►

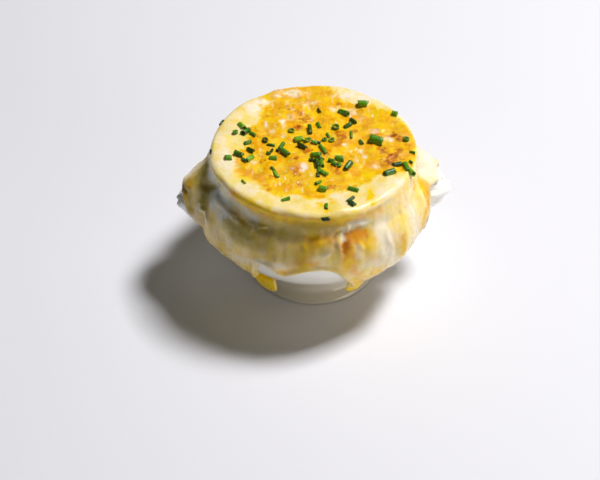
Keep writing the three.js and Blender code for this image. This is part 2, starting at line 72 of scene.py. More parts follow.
# Features of the face, alike on both sides of the nose: across, up, width, height, out.
FACE = {
    "brow": (4.2, 5.2, 3.4, 3, 1.8), "inner brow": (2.2, 4, 1.2, 1.5, 0.7),
    "eye socket": (4.4, 1.6, 2.3, 1.9, -2.3), "eye": (4.4, 1.5, 1.15, 0.85, 1.5),
    "upper lid": (4.4, 2.5, 2.1, 0.45, 0.6), "lower lid": (4.5, 0.5, 1.9, 0.4, 0.45),
    "bridge of the nose": (0, 2.4, 1.7, 3.4, 1.6), "nose": (0, -2.6, 2.4, 1.5, 2.4),
    "nostril": (1.35, -3.5, 0.6, 0.45, -1.1), "muzzle": (3, -5.6, 2.9, 2.6, 2.8),
    "lip groove": (0, -5.9, 0.5, 1.9, -1), "mouth": (0, -9.2, 2.6, 0.8, -1.8),
    "mouth corner": (3, -8.9, 1.5, 0.7, -1), "chin": (0, -12, 2.6, 2, 1.9),
    "cheek": (7.4, -3.6, 3.2, 3.2, 0.8), "ear": (10.2, 10.2, 2.7, 2.7, 2.4),
    "ear hollow": (10.2, 10, 1.1, 1.3, -1.5), "forehead furrow": (0, 8.2, 0.7, 2.4, -0.7),
}

CRUST = Sizes(z=89.2, first_r=1.2, flat_r=38, lip_from_r=53)
LIP = Sizes(r=54.7, z=86.5, round=3.6)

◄

WORK INSTRUCTIONS: Output every line above without altering anything.

SOLUTION TO THIS EXERCISE:
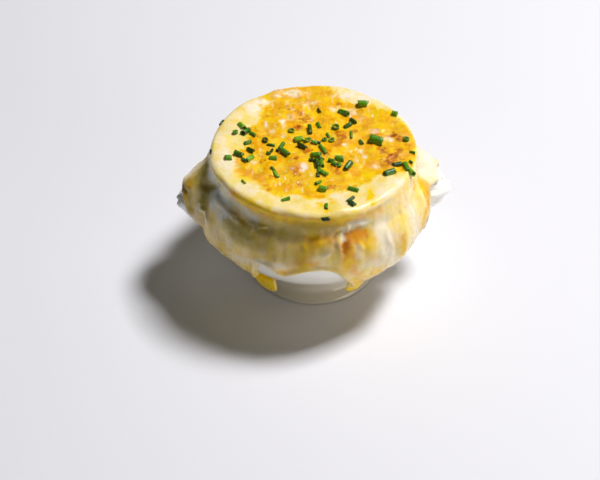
Keep writing the three.js and Blender code for this image. This is part 2, starting at line 72 of scene.py. More parts follow.
# Features of the face, alike on both sides of the nose: across, up, width, height, out.
FACE = {
    "brow": (4.2, 5.2, 3.4, 3, 1.8), "inner brow": (2.2, 4, 1.2, 1.5, 0.7),
    "eye socket": (4.4, 1.6, 2.3, 1.9, -2.3), "eye": (4.4, 1.5, 1.15, 0.85, 1.5),
    "upper lid": (4.4, 2.5, 2.1, 0.45, 0.6), "lower lid": (4.5, 0.5, 1.9, 0.4, 0.45),
    "bridge of the nose": (0, 2.4, 1.7, 3.4, 1.6), "nose": (0, -2.6, 2.4, 1.5, 2.4),
    "nostril": (1.35, -3.5, 0.6, 0.45, -1.1), "muzzle": (3, -5.6, 2.9, 2.6, 2.8),
    "lip groove": (0, -5.9, 0.5, 1.9, -1), "mouth": (0, -9.2, 2.6, 0.8, -1.8),
    "mouth corner": (3, -8.9, 1.5, 0.7, -1), "chin": (0, -12, 2.6, 2, 1.9),
    "cheek": (7.4, -3.6, 3.2, 3.2, 0.8), "ear": (10.2, 10.2, 2.7, 2.7, 2.4),
    "ear hollow": (10.2, 10, 1.1, 1.3, -1.5), "forehead furrow": (0, 8.2, 0.7, 2.4, -0.7),
}

CRUST = Sizes(z=89.2, first_r=1.2, flat_r=38, lip_from_r=53)
LIP = Sizes(r=54.7, z=86.5, round=3.6)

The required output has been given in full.